My mom told me a lot about my grandfather during this particular conversation.  He worked for the railroad like her father.  He was from Virginia and fell in love with North Carolina when he laid eyes on her majestic foothills.  He brought his family to live there.  He used to give my mom a nickel for every bucket of acorns she could gather.  He used it to feed his hogs.  Sometimes he would carve the acorn into a ring for her finger.  
"He would peel it like an apple," she said.  "It had the most beautiful colors. Red, orange, gold, brown...but the next day it would turn dark brown and shrivel away."
That's not all he made for his grand daughter, my mother.  Out of the branches of a sugar gum tree he would use his knife to whittle her a tooth brush with bristles.  
"We'd dip it in baking soda," she informed me.  (Side note: she still has all her teeth :)
One day my mom was at her grandparents' house and it was nearing dinner time.   Henrietta, one of their hens, had stopped laying eggs.  So...she was to become dinner.  Her grandmother enlisted my mom's help in chasing Henrietta around the back side of the house.  Her grandmother used her apron to scare it out and get it on the run....when my mom came around the corner, she witnessed her grandmother going inside the back door...with a limp Henrietta in her hands.  
"She didn't want me to see her wring her neck. She plucked her and boiled her and made dumplings too," my mom recalls.  She was devastated that sweet Henrietta who had given all she could had now paid the final sacrifice for the good of her family. She was Sunday dinner.  In comes my mom's grandfather to eat.  They are all seated around the table when her grandfather bows his head to say the blessing and as he gives thanks to God for the food on the table and for all His provisions, he weeps.
"I knew, in my little girl mind, that he was crying over Henrietta.  So I joined him in protest and refused to eat her," she said.  
It was years later that my mom realized her grandfather wept a lot when it was time to pray.  "I only thought he was sad over Henrietta that day.  He was just overwhelmed with God's goodness.  Now, I understand."
And so do I.  I had to pack and move house this week.  We found a great deal and great, selfless friends helped us pack and move.  I know how my great grandfather must've felt.  So many blessings surround me.  
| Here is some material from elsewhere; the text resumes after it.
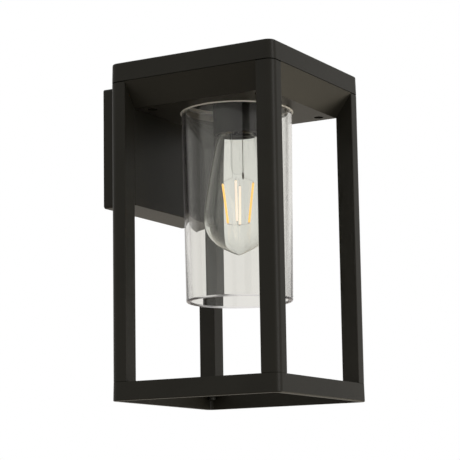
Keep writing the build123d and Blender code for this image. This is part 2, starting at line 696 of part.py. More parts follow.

I am thankful for an army of allies who swooped in to take my kids to school while Rob was out of town and they missed the bus while I was at work (twice).
I am thankful for a great grandfather who was strong enough to farm the land and meek enough to weep in front of his grand daughter.
I am thankful that grand daughter was marked forever by his prayers and passed it along.
I am thankful for Carolina acorns and homemade dumplings.
I am thankful that I don't have to chase my dinner before I cook it.
I am thankful for tooth brushes that are NOT homemade and memories that are.

James 1:17 "Every good and perfect gift is from above, coming down from the Father of the heavenly lights, who does not change like shifting shadows."


Friday, February 20, 2015

Pig and a Blanket

That's my mom on the left :)
This recent cold snap had me thinking about my mom and my resolution to learn one new thing about her every time I called.  "I wonder how she kept warm in a winter like this?" I thought....and so, I found out.
Coal.  A coal burning stove heated the house room - one room - where they all gathered and lived all winter.  Her mom would put a quilt down by the stove and they stayed there all day, coloring or doing homework...in that one warm spot.
For fifteen dollars her dad would buy one ton of coal.  One TON.  It was usually enough to last all winter but some winters were tougher than others and that's when the whole family would make their way to Mud Cut Curve.  That's where the coal train would take a curve and, if they were lucky and the train took it fast enough, coal would fall off the top and land by the tracks.  Each kid was given a sack and they filled it with whatever coal they could find along the tracks.  "It was heavy!" she said of this chore.  It was cold out - and because they had no gloves or mittens, their mom would put their dad's work socks over their little hands.  At night, their mom took a brick, heated it in the stove, wrapped it up and put it in their beds to keep them warm.  "We'd have so many quilts on top of us, we couldn't move," she said.
"Once I got up in the night to get a drink from the water bucket but it was so cold the dipper had frozen into the water - it was all ice," she said.  I was about to suggest that she should've just gone to the sink but then I remembered...no indoor plumbing.  (We're so spoiled, rich, blessed.)
"I was in charge of keeping the coal bucket full," she informed me.  "I'd take my bucket out to the coal pile to fill it but I had to be careful because of the rooster.""What?  A rooster?  Please. Continue," I begged. "We had a banty rooster," she explained.  "We had no underpinning to the house so it would stay up under the porch. Every time I went to the coal pile, it chased me and attacked my legs.  I spilled half the bucket getting back into the house."
"Mom," I say...."this is heartbreaking.  How did you survive your childhood?"
"We were fine.  We were never sick.  We didn't know we were poor.  We had a hog in our closet."
Hold it right there.  
My mom had a pig in her closet.  I had to pause and let that sink in.
Not a pet pig and not a regular closet.  It's the tiny room where they hung up their salted meat for the winter.  Can you imagine having a pig hanging on a meat hook in your pantry?  And just slicing off whatever you needed, whenever you needed it?  Imagine the endless bacon.
"So you had hogs and chickens? Mom, your dad worked for the railroad but it sounds like he was a farmer," I say.
"Everyone had to have those things, and a garden too, just to live," she said.  "My earliest memory was there in that house on the front porch. My legs were dangling over the side and I was swinging them back and forth watching my daddy fix the plow."
"No," she said again.  "We didn't know we were poor."
And maybe, on second thought, they weren't.